What's something interesting about Mozambique that the average person doesn't know?

The whole place (at least where we stayed) is beach sand! You could in theory get away with not wearing shoes for the whole time you’re there - which we gleefully took advantage of.

How has this experience impacted your future? (Personally, professionally, academically, etc.)

This trip has made me hungry for volunteer work, especially overseas and in Africa - it’s the most beautiful country, and even though the kids have nothing they are the happiest children I’ve seen! It’s also pretty exciting to see a random zebra on the side of the road as you drive around; all we have in Australia are kangaroos and they usually jump out in front of your car (which is also exciting but in a different way). When I finish my studies in Australia I’m going to try my best to get work in a location like Mozambique.

Staff Interviews

These are in-depth Q&A sessions with program leaders.

Rachel Ballantyne

Job Title
Volunteer Coordinator

Tell us a little about ROV and your role at the company.

At ROV I have the fantastic role of coordinating the International recruiting teams. Each year I get to meet, train, and aid recruiters around the world who are spreading the word about the exciting volunteering opportunities that Reach Out has to offer! Every person that I work alongside is enthusiastic, outgoing, and has a passion to do their part in making a difference in the world.

How did you get involved in the volunteer industry?

I started with ROV after being a volunteer on their South African program. If someone had asked me a year beforehand if I could see myself doing this type of job, I would have laughed! The African program changed my life, I saw a side to the world, that I could never turn my back on, I made friends with some of the most wonderful volunteers from around the world, and I could see the difference I had made. SO! I worked hard, begged for jobs, and eventually made a ripple.

What makes ROV unique?

ROV has so many unique components as a volunteer organisation. It starts in the office, where all of the communications are dealt with. Everyone who works in there are passionate about the job, they're the brains, and they are infinitely friendly and easy going. Then you have the recruiters, they're a big supportive family, who work hard, to see results in third world countries around the world.

THEN you have the volunteers and the programs. Each volunteer that comes through is selected carefully from their application, they display a desire to change the world, to have the experience of a life time, and to be a part of a cultural community!

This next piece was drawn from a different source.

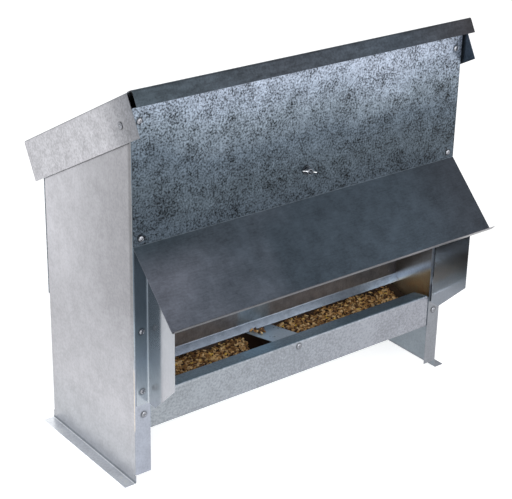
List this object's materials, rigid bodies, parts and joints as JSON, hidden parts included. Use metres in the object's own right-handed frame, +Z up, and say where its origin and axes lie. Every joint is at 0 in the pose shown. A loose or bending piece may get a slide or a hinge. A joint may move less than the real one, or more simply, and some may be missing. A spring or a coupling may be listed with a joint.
{
  "type": "poultry feeder",
  "caption": "Sheet-metal trough feeder on folded feet, with a sloping hinged lid over a hopper, a visor, side wings and a sliding feed regulator held by a wing nut.",
  "frame": {"origin": "on the surface that the feet rest on, below the middle of the bounding box", "axes": "+X along the trough, +Y from the feeding side to the back, +Z up"},
  "size_m": [0.531, 0.3231, 0.5061],
  "materials": {
    "galvanised_sheet": "galvanised sheet steel with a fine crystalline spangle",
    "rivet_metal": "bright blind rivets",
    "zinc_steel": "bright zinc-plated steel",
    "grain": "loose mixed grain and seed, with the density of light wood"
  },
  "bodies": {
    "body": {"side_panel_left": "galvanised_sheet", "side_panel_right": "galvanised_sheet", "front_panel": "galvanised_sheet", "back_panel": "galvanised_sheet", "visor": "galvanised_sheet", "wing_left": "galvanised_sheet", "wing_right": "galvanised_sheet", "trough_pan": "galvanised_sheet", "trough_strap": "galvanised_sheet", "lid_pivot_rivet_left": "rivet_metal", "lid_pivot_rivet_right": "rivet_metal", "front_panel_rivet_left_upper": "rivet_metal", "front_panel_rivet_left_lower": "rivet_metal", "front_panel_rivet_right_upper": "rivet_metal", "front_panel_rivet_right_lower": "rivet_metal", "wing_rivet_left_upper": "rivet_metal", "wing_rivet_left_lower": "rivet_metal", "wing_rivet_right_upper": "rivet_metal", "wing_rivet_right_lower": "rivet_metal", "leg_rivet_left": "rivet_metal", "leg_rivet_right": "rivet_metal", "strap_front_rivet": "rivet_metal", "strap_foot_rivet": "rivet_metal", "back_rivet_left_1": "rivet_metal", "back_rivet_left_2": "rivet_metal", "back_rivet_left_3": "rivet_metal", "back_rivet_right_1": "rivet_metal", "back_rivet_right_2": "rivet_metal", "back_rivet_right_3": "rivet_metal", "regulator_bolt": "zinc_steel", "regulator_washer": "zinc_steel", "feed_grain": "grain"},
    "lid": {"lid": "galvanised_sheet"},
    "regulator": {"feed_regulator": "galvanised_sheet"},
    "wing_nut": {"wing_nut": "zinc_steel"}
  },
  "joints": [
    {"name": "lid_hinge", "type": "hinge", "parent": "body", "child": "lid", "pos_m": [0, -0.06048, 0.459], "axis": [1, 0, 0], "range_deg": [0, 107]},
    {"name": "regulator_slide", "type": "slide", "parent": "body", "child": "regulator", "axis": [0, 0, 1], "range_m": [0, 0.025]},
    {"name": "wing_nut_turn", "type": "hinge", "parent": "body", "child": "wing_nut", "pos_m": [0, -0.07718, 0.3548], "axis": [0, -1, 0], "continuous": true}
  ]
}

I also think the ROV programs are perfectly structured. Every single program, whether it be in Africa, Asia, or South America combines three very important elements. There's the cultural immersion aspect, the wildlife conservation aspect, and the community development aspect - ROV volunteers come away with having experienced all three of those in 2 weeks!! Phew! Thats a busy two weeks!

How do you ensure your programs are sustainable and mutually beneficial for you, the community, and the volunteers?

The sustainability of ROV projects in third world communities, is not a lightly handled task. ROV makes sure that we work alongside people within the community, people who can learn a trade through us (ie. house building) and be able to maintain the projects after we leave. We also source laboursmen and tools from within the communities, to help pump money back into the village. ROV also revisits projects to make sure everything is still running smoothly.

The volunteers find it to be a wonderful cultural experience being able to work alongside the locals from the communities we work within.They create friends for life, exchange Facebook details, and keep in touch. There are past volunteers who still go over to visit the communities (after the project is finished) and to visit their new friends. Not only is there a great deal of cultural learning being shared but there is also a great sense of leaving the completed projects in the very capable hands of the members of the communities that Reach Out Volunteers work in.

What does the future hold for ROV?

The future for ROV that I see, is a biiigggg one! I see countries all over the world receiving aid from our volunteers. I can see us fulfilling our motto: Change the world; one village at a time. I know we'll finish entire villages, entire communities, entire states, countries, and continents. Everybody who comes through ROV is ready to change the world - with enough of these people, changing the world is a pretty simple task.